MLB.com reflects on the passing of Jim Fregosi

CLEARWATER, Fla. -- Jim Fregosi managed the Phillies to the World Series in 1993 and spent the last 13 years as a special assistant to the general manager for the Braves. So it's fitting that a memorial service will be held at Bright House Field before the Atlanta-Philadelphia exhibition game March 5.

Fregosi, whose outsized personality touched hundreds, died last week at 71, triggering an outpouring of tributes. "Jim Fregosi, who spent 53 years in the game, was one of the most respected men in baseball," noted Phillies vice president, alumni relations Larry Shenk, who is helping to organize the event.

Members of Fregosi's family, as well as dozens of friends and former teammates, are expected to pay their respects to the baseball great who was an All-Star shortstop for the Angels and also played for the Mets, Rangers and Pirates. In addition to the Phillies, he managed the Angels, White Sox and Blue Jays. Each club will be represented.

Adams takes big step in recovery from shoulder surgery

Adams is happy with progress of shoulder recovery

CLEARWATER, Fla. -- It looked like nothing more than a throwing session on flat ground. The smile on Mike Adams' face Friday at Bright House Field gave away that the Phillies right-handed reliever felt it was more than that.

"That was a step forward. That was some of my better flat-ground work so far. We'll do another one here in about three days and keep progressing toward getting back on the mound," said Adams, who is coming off shoulder surgery last July. "It was real good. I figured out a few things, got my rhythm back a little bit. That's probably the biggest thing, making sure you've got some rhythm with the mechanics in your delivery. And this was very good, so I'm excited."
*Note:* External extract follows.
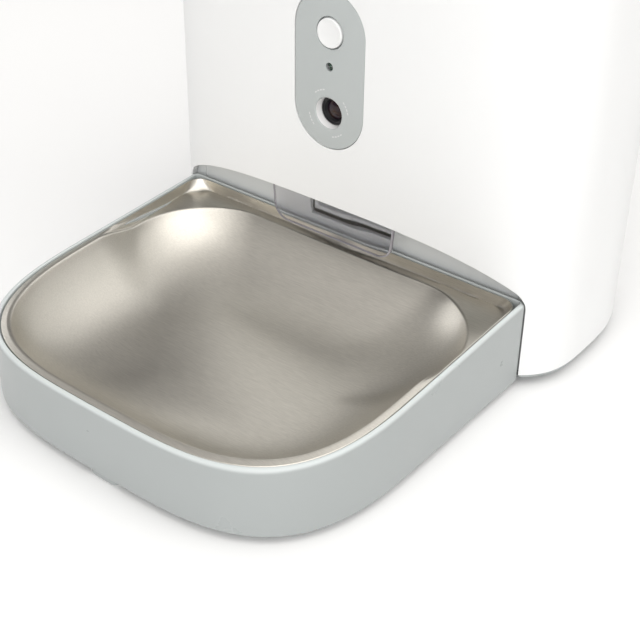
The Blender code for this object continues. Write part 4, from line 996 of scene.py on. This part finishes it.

The 35-year-old signed a two-year, $12 million contract before the 2013 season to address the team's eighth-inning concerns, but was never fully healthy and appeared in only 28 games. If he can fill the setup man role this season it will obviously be a huge boost for the bullpen.

If all continues to go well, he's supposed to pitch off the mound for the first time this spring on Thursday.
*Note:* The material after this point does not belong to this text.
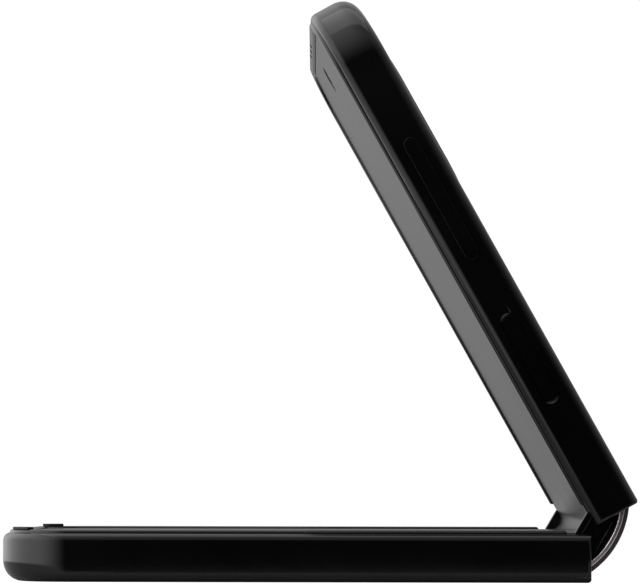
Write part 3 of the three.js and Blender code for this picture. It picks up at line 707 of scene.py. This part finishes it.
def build_upper_frame():
    ring = frame_ring("upper_frame_shell", UPPER)
    cut(
        ring,
        prism("volume_hole", key_outline(VOLUME, KEY_GAP), "y", *NEAR_WALL),
        prism("power_hole", key_outline(POWER, KEY_GAP), "y", *NEAR_WALL),
        prism("tray_hole", key_outline(TRAY, KEY_GAP), "y", *FAR_WALL),
        prism("eye_hole", circle(EYE["u"], EYE["y"], EYE["hole"], 48), "z", 4, OVER),
        microphone_hole(UPPER),
    )
    bevel(ring, "frame")
    fit_out(ring, "upper_half", "frame_metal", ["upper_frame"])


def build_upper_skins():
    cover = body_blank("upper_back_glass", UPPER, UNDER, COVER_TOP)
    cut(
        cover,
        prism("island_hole", panel_outline(ISLAND, FIT), "z", -2, 2),
        prism("flash_hole", circle(FLASH["u"], FLASH["y"], FLASH["radius"] + FIT), "z", -2, 2),
        prism("display_hole", panel_outline(DISPLAY, FIT), "z", -2, 2),
    )
    bevel(cover, "glass")
    fit_out(cover, "upper_half", "back_glass", ["upper_back_cover"])
    rim = bevel(rim_ring("upper_rim_moulding", UPPER), "rim")
    outer, inner = EARPIECE_SLOTS["insets"]
    reach = EARPIECE_SLOTS["half_length"]
    for y in (-EARPIECE_SLOTS["pitch"], 0, EARPIECE_SLOTS["pitch"]):
        slot = rounded_rect(TIP - outer, TIP - inner, y - reach, y + reach, EARPIECE_SLOTS["radius"])
        cut(rim, prism("earpiece_slot", slot, "z", 5, OVER))
    fit_out(rim, "upper_half", "rim_plastic", ["upper_rim"])
    screen = screen_sheet("upper_screen_sheet", UPPER)
    cut(screen, prism("eye_window", circle(EYE["u"], EYE["y"], EYE["radius"]), "z", 4, OVER))
    bevel(screen, "sheet")
    fit_out(screen, "upper_half", "screen_film", ["upper_screen"])


def lens_dome(name, u, y, radius, z, height):
    """Shallow glass dome that bulges up."""
    steps, rings = 32, 6
    verts = [(u, y, z + height)]
    for r in range(1, rings + 1):
        t = r / rings
        for k in range(steps):
            a = 2 * math.pi * k / steps
            verts.append((u + radius * t * math.cos(a), y + radius * t * math.sin(a),
                          z + height * (1 - t * t)))
    faces = [(0, 1 + k, 1 + (k + 1) % steps) for k in range(steps)]
    for r in range(rings - 1):
        for k in range(steps):
            a, b = 1 + r * steps + k, 1 + r * steps + (k + 1) % steps
            faces.append((a, a + steps, b + steps, b))
    last = 1 + (rings - 1) * steps
    faces.append(tuple(range(last, last + steps)))
    dome = make(name, verts, faces)
    return fit_out(dome, "upper_half", "lens_glass")


def build_front_camera():
    u, y = EYE["u"], EYE["y"]
    barrel = prism("front_camera_barrel", circle(u, y, EYE["barrel"]), "z", *EYE["barrel_z"])
    cut(barrel, prism("bore", circle(u, y, EYE["bore"]), "z", EYE["lens_z"], OVER))
    bevel(barrel, "part")
    fit_out(barrel, "upper_half", "lens_glass", ["front_camera"])
    lens_dome("front_camera_element", u, y, EYE["bore"] - 0.05, EYE["lens_z"] + 0.1, 0.35)


def build_rear_cameras():
    y = sum(ISLAND["y"]) / 2
    plate = prism("camera_island_plate", panel_outline(ISLAND), "z", -ISLAND["proud"], COVER_TOP - 0.05)
    for _, u in LENS_SPOTS:
        cut(plate, prism("lens_hole", circle(u, y, LENS["hole"]), "z", -2, 2))
    bevel(plate, "island")
    fit_out(plate, "upper_half", "key_metal", ["camera_island"])
    for name, u in LENS_SPOTS:
        trim = prism(f"{name}_lens_trim", circle(u, y, LENS["trim"]), "z",
                     -ISLAND["proud"] - LENS["proud"], COVER_TOP - 0.1)
        cut(trim, prism("bore", circle(u, y, LENS["bore"]), "z", -2, LENS["trim_floor"]))
        bevel(trim, "lens_trim")
        fit_out(trim, "upper_half", "key_metal")
        glass = prism(f"{name}_lens_window", circle(u, y, LENS["window"]), "z",
                      -ISLAND["proud"] + LENS["sunk"], LENS["window_back"])
        bevel(glass, "glass")
        fit_out(glass, "upper_half", "lens_glass", [f"{name}_camera_lens"])
    lamp = prism("flash_lamp", circle(FLASH["u"], FLASH["y"], FLASH["radius"]), "z", *FLASH["z"])
    bevel(lamp, "part")
    fit_out(lamp, "upper_half", "light_plastic", ["flash_window"])
    pane = prism("cover_display_pane", panel_outline(DISPLAY), "z", *DISPLAY["z"])
    bevel(pane, "glass")
    fit_out(pane, "upper_half", "lens_glass", ["cover_display"])


def build_keys():
    volume = prism("volume_rocker", key_outline(VOLUME), "y", -HALF_WIDTH - VOLUME["proud"],
                   -HALF_WIDTH + WALL)
    bevel(volume, "rocker")
    fit_out(volume, "volume_key", "key_metal", ["volume_key"])

    power = prism("power_button", key_outline(POWER), "y", -HALF_WIDTH - POWER["proud"],
                  -HALF_WIDTH + WALL)
    half = POWER["length"] / 2 + SCOOP["overrun"]
    scoop = rounded_rect(POWER["u"] - half, POWER["u"] + half, -HALF_WIDTH - SCOOP["clearance"],
                         -HALF_WIDTH + SCOOP["depth"], SCOOP["radius"], 24)
    cut(power, prism("scoop", scoop, "z", -2, OVER))
    bevel(power, "pressed")
    fit_out(power, "power_key", "key_metal", ["power_key"])
    build_tray()


def build_tray():
    """Tray face with its eject hole, and the bed with the seat for the card."""
    face = prism("sim_tray_face", key_outline(TRAY), "y", HALF_WIDTH - WALL, HALF_WIDTH - TRAY["sunk"])
    eject = circle(TRAY["u"] + EJECT["off_centre"], TRAY["z"], EJECT["radius"], 24)
    cut(face, prism("eject_hole", eject, "y", HALF_WIDTH - EJECT["depth"], HALF_WIDTH + 1))
    bed = block("bed", (TRAY["u"] - BED["half_length"], TRAY["u"] + BED["half_length"]),
                (BED["end"], HALF_WIDTH - 1), BED["z"])
    seat = rounded_rect(TRAY["u"] - BED["card_half"], TRAY["u"] + BED["card_half"],
                        BED["card_end"], HALF_WIDTH - BED["card_margin"], BED["card_radius"])
    cut(bed, prism("card_seat", seat, "z", BED["card_floor"], OVER))
    join(face, bed)
    bevel(face, "part")
    fit_out(face, "sim_tray", "frame_metal", ["sim_tray"])


# ---------------------------------------------------------------- CAD pieces kept as they are
KEPT = {
    "lower_screen_plate": "plate_steel", "upper_screen_plate": "plate_steel",
    "main_battery": "cell_foil", "upper_battery": "cell_foil", "charging_coil": "copper",
    "sub_board": "board_lacquer", "main_board": "board_lacquer", "loudspeaker": "rubber",
    "vibration_motor": "plate_steel", "lower_wing_near": "hinge_steel", "lower_wing_far": "hinge_steel",
    "upper_wing_near": "hinge_steel", "upper_wing_far": "hinge_steel", "hinge_base_near": "hinge_steel",
    "hinge_base_far": "hinge_steel", "earpiece": "rubber",
    "rear_camera_module": "cell_foil",
}


def dress_kept_nodes():
    for node, look in KEPT.items():
        mesh = frame["nodes"][node].data
        for index in range(len(mesh.materials)):
            mesh.materials[index] = LOOKS[look]


# ------------------------------------------------------------------------- stage


CAMERA = {"place": (2.97, -582.04, 12.15), "turns": (0.04895, 3.03265, 0.1203),
          "sensor": 36, "lens": 216.25}
FLOOR = {"centre": (20, 35), "radius": 120, "thickness": 2, "gap": 0.02}


def build_camera():
    yaw, pitch, roll = (math.radians(a) for a in CAMERA["turns"])
    data = bpy.data.cameras.new("camera")
    data.sensor_width = CAMERA["sensor"]
    data.lens = CAMERA["lens"]
    data.clip_start = 0.01
    camera = bpy.data.objects.new("camera", data)
    camera.matrix_world = (
        Matrix.Translation(Vector(CAMERA["place"]) * MM)
        @ Matrix.Rotation(-yaw, 4, "Z")
        @ Matrix.Rotation(math.pi / 2 + pitch, 4, "X")
        @ Matrix.Rotation(roll, 4, "Z")
    )
    bpy.context.scene.collection.objects.link(camera)
    bpy.context.scene.camera = camera


def build_floor():
    """Round white table top, lifted towards white as the camera sees it."""
    floor = prism("floor", circle(0, 0, FLOOR["radius"], 96), "z", -FLOOR["thickness"], -FLOOR["gap"])
    floor.data.transform(Matrix.Scale(MM, 4) @ Matrix.Translation((*FLOOR["centre"], 0)))
    material, nodes, links, shader = new_material("floor_paper")
    shader.inputs["Base Color"].default_value = (0.42, 0.42, 0.42, 1)
    shader.inputs["Roughness"].default_value = 0.9
    shader.inputs["Specular IOR Level"].default_value = 0.1
    glow = nodes.new("ShaderNodeEmission")
    glow.inputs["Strength"].default_value = 1.4
    seen = nodes.new("ShaderNodeLightPath")
    share = nodes.new("ShaderNodeMath")
    share.operation = "MULTIPLY_ADD"
    share.inputs[1].default_value = 0.75
    share.inputs[2].default_value = 0.0
    mix = nodes.new("ShaderNodeMixShader")
    links.new(seen.outputs["Is Camera Ray"], share.inputs[0])
    links.new(share.outputs["Value"], mix.inputs["Fac"])
    links.new(shader.outputs["BSDF"], mix.inputs[1])
    links.new(glow.outputs["Emission"], mix.inputs[2])
    links.new(mix.outputs["Shader"], nodes["Material Output"].inputs["Surface"])
    floor.data.materials.append(material)


def area_light(name, place, target, size, power):
    data = bpy.data.lights.new(name, "AREA")
    data.shape = "RECTANGLE"
    data.size, data.size_y = size
    data.energy = power
    light = bpy.data.objects.new(name, data)
    light.location = place
    direction = Vector(target) - Vector(place)
    light.rotation_euler = direction.to_track_quat("-Z", "Y").to_euler()
    bpy.context.scene.collection.objects.link(light)


def build_lights():
    """White surroundings, dark only behind the camera, and one large soft light overhead."""
    world = bpy.data.worlds.new("studio")
    bpy.context.scene.world = world
    world.use_nodes = True
    nodes, links = world.node_tree.nodes, world.node_tree.links
    place = nodes.new("ShaderNodeTexCoord")
    parts = nodes.new("ShaderNodeSeparateXYZ")
    links.new(place.outputs["Generated"], parts.inputs["Vector"])

    def band(output, start, stop, amount):
        ease = nodes.new("ShaderNodeMapRange")
        ease.interpolation_type = "SMOOTHSTEP"
        ease.inputs["From Min"].default_value = start
        ease.inputs["From Max"].default_value = stop
        ease.inputs["To Min"].default_value = 0
        ease.inputs["To Max"].default_value = amount
        links.new(parts.outputs[output], ease.inputs["Value"])
        return ease.outputs["Result"]

    def total(a, b):
        add = nodes.new("ShaderNodeMath")
        links.new(a, add.inputs[0])
        links.new(b, add.inputs[1])
        return add.outputs["Value"]

    behind = band("Y", -0.5, 0.3, 0.32)
    above = band("Z", 0.0, 0.8, 0.6)
    below = band("Z", -0.1, -0.5, 1.0)
    left = nodes.new("ShaderNodeMath")
    left.operation = "MULTIPLY"
    links.new(band("X", 0.0, -0.9, 2.2), left.inputs[0])
    links.new(band("Z", -0.6, 0.1, 1.0), left.inputs[1])
    dim = nodes.new("ShaderNodeBackground")
    links.new(total(total(behind, above), total(below, left.outputs["Value"])), dim.inputs["Strength"])
    back = nodes["Background"]
    back.inputs["Color"].default_value = (1, 1, 1, 1)
    back.inputs["Strength"].default_value = 1.02
    seen = nodes.new("ShaderNodeLightPath")
    mix = nodes.new("ShaderNodeMixShader")
    links.new(seen.outputs["Is Camera Ray"], mix.inputs["Fac"])
    links.new(dim.outputs["Background"], mix.inputs[1])
    links.new(back.outputs["Background"], mix.inputs[2])
    links.new(mix.outputs["Shader"], nodes["World Output"].inputs["Surface"])
    area_light("overhead", (0, 0, 1.1), (0, 0, 0), (1.0, 1.0), 2.5)


build_camera()
build_lower_frame()
build_socket()
build_lower_skins()
build_bumper("near", -1)
build_bumper("far", 1)
build_spine()
build_bend()
build_ribbon()
build_upper_frame()
build_upper_skins()
build_front_camera()
build_rear_cameras()
build_keys()
dress_kept_nodes()
build_floor()
build_lights()
bpy.context.scene.view_settings.view_transform = "Standard"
"I'm pretty excited about jumping back out there and getting some work in and join the guys back on the field," he said. "I don't think there was one guy in that clubhouse who pulled anything good out of last season. There might have been a couple guys who had pretty good years, but overall as a group we were all pretty disappointed with how the season came out.

"Everybody in here, so far, is loose. You see a different look on their face, the way they carry themselves. The atmosphere seems a lot better than last year and hopefully that carries over to the field and we win a lot of ballgames."

Worth noting

• Left-handed reliever Jake Diekman has such nasty stuff that the Phillies don't let just anybody face him in live batting practice. "We're making a conscious effort to have a group that can be somewhat comfortable. So there's some strategy with the hitting groups," said manager Ryne Sandberg.

Sandberg said it's his low release point that can make him difficult to pick up, even for right-handed hitters.

"Just where the ball is coming from. You don't normally see that angle coming in. It's a different arm slot. I've heard some of the guys say you can sort of run out of batter's eye. He's that far out," he said.

• Third baseman Maikel Franco, rated the Phillies No. 2 prospect by MLB.com's Prospect Watch, after batting a combined .320 with 31 homers and 103 RBIs between Class A Advanced Clearwater and Double A Reading last season, has been getting some early work at first base in camp. "We'll see how that pans out, but I want to see him at both positions," said Sandberg.